Microstructure of Cu–Ni alloys neutron irradiated at 210°C and 420°C to 14 dpa

Transmission electron microscope (TEM) disks of pure copper and copper containing 0.17–10% Ni were neutron irradiated at 210°C and 420°C in Hf-shielded capsules in the High Flux Isotopes Reactor to doses of 13.5 and 14.9 displacements per atom (dpa), respectively. Void swelling was not observed in any of the specimens irradiated at 210°C. Instead, a high density of stacking fault tetrahedra (SFTs) and a moderate density of dislocation loops were observed.

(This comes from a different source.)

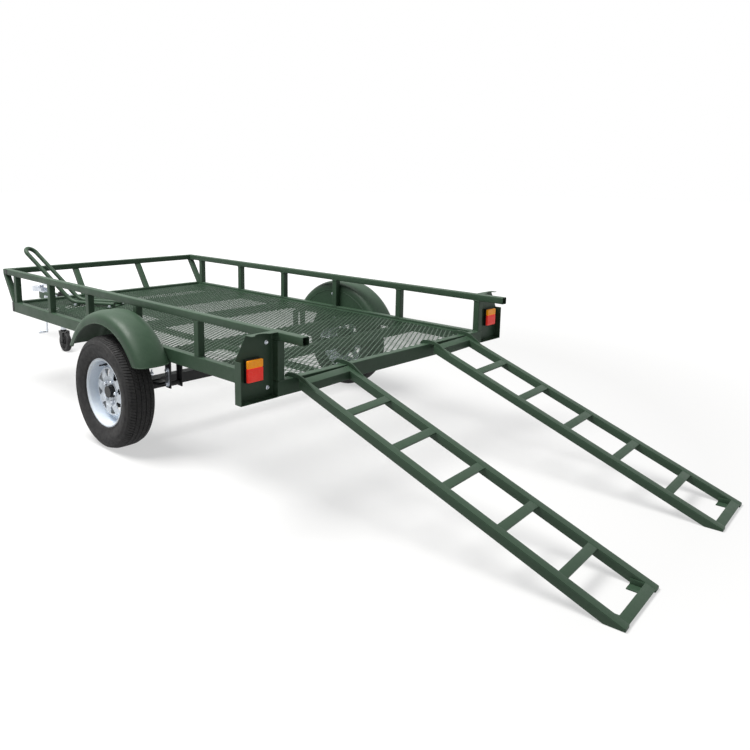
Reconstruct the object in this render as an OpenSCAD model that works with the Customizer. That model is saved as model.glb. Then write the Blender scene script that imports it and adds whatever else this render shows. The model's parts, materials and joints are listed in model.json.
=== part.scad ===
// Flat-bed trailer for all-terrain vehicles, with a pair of hook-on ladder ramps.
// +X runs rearward to the ramps, +Z up, Y = 0 is the centre plane, Z = 0 the ground.

/* [Bed frame] */
// bed length, front rail to rear rail
bed_len = 2794; // [2500:1:3000]
// bed width over the side rails
bed_w = 1563; // [1400:1:1700]
// height of the side rails' top face above the ground
deck_z = 574; // [540:1:620]
// depth of the lower rails
rail_h = 70; // [60:1:80]
// width of the lower rails
rail_w = 40; // [35:1:50]
// distance from the axle back to the rear face of the bed
axle_to_rear = 1194; // [1100:1:1300]
// depth of the mesh below the top of the side rails
deck_recess = 14; // [10:1:18]
// thickness of the mesh panels
mesh_t = 6; // [4:0.5:8]
// width of a deck cross member
cross_w = 40; // [30:1:50]
// first cross member's centre ahead of the bed's rear face
cross_a = 488; // [440:1:540]
// second cross member, from the rear face
cross_b = 912; // [860:1:960]
// third cross member, from the rear face
cross_c = 1620; // [1500:1:1700]
// fourth cross member, behind the bed's front face
cross_d = 583; // [530:1:640]
// fifth cross member, behind the front face
cross_e = 433; // [380:1:480]
// centre of the bearer under the mesh from the centre plane, left side
bearer_y = 455; // [420:1:480]
// width of the bearer
bearer_w = 25; // [20:1:40]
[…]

There was no evidence for defect cluster patterning (wall formation) in any of the specimens irradiated at 210°C. The SFT density was independent of Ni content, whereas the loop density was highest in the alloy containing ∼2% Ni. Pronounced void swelling was observed in all of the specimens irradiated at 420°C. A void denuded zone of ∼2 μm width was observed adjacent to grain boundaries. The void swelling in copper containing ∼2% Ni showed a pronounced maximum in a 10-μm wide band adjacent to the grain boundary denuded zones. Matrix voids aligned along 〈1 1 0〉 directions were observed in Cu–10%Ni irradiated at 420°C. The occurrence of the peak swelling zone and the partial ordering of voids are both consistent with the predictions of the recent production bias model which includes 1-D diffusional transport of clusters of self-interstitial atoms.